Fred James Hoey (May 12, 1884 – November 17, 1949) was an American radio sports announcer of Major League Baseball. Hoey called games for the Boston Braves during 1925–1938 and Boston Red Sox during 1927–1938.

Biography

Hoey was born in Boston and raised in Saxonville, Massachusetts. At the age of 12, Hoey saw his first baseball game during the 1897 Temple Cup. Hoey would later play semi-professional baseball and work as an usher at the Huntington Avenue Grounds.

In 1903, Hoey was hired as a sportswriter, writing about high school sports, baseball, and hockey. In 1924, he became the first publicity director of the Boston Bruins. Hoey began broadcasting Boston Braves games in 1925 and Boston Red Sox games in 1927, becoming the first full-time announcer for both teams.

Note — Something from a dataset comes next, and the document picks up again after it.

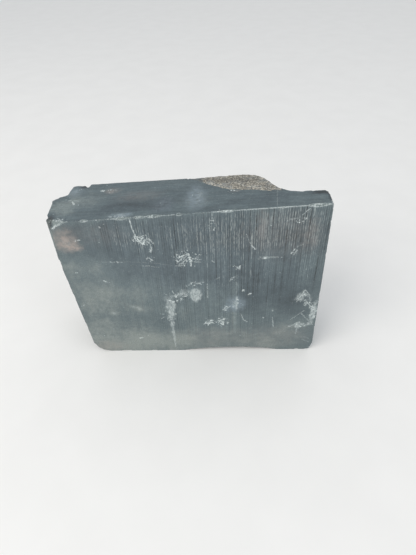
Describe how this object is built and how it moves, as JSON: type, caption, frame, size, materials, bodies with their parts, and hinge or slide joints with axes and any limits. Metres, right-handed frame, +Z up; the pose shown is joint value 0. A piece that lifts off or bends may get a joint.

In 1933, Hoey was hired by CBS Radio to call Games 1 and 5 of the World Series after commissioner Kenesaw Mountain Landis declared that Ted Husing and Graham McNamee could not call World Series games because they did not call any regular season games. Hoey was removed from the CBS broadcasting booth during the fourth inning of Game 1 after his voice went out. Although reported as a cold, Hoey's garbled and incoherent words led many to think that Hoey was drunk. After this incident, Hoey never went to the broadcast booth without a tin of throat lozenges. His only other national assignment was calling the 1936 Major League Baseball All-Star Game, played in Boston, for Mutual.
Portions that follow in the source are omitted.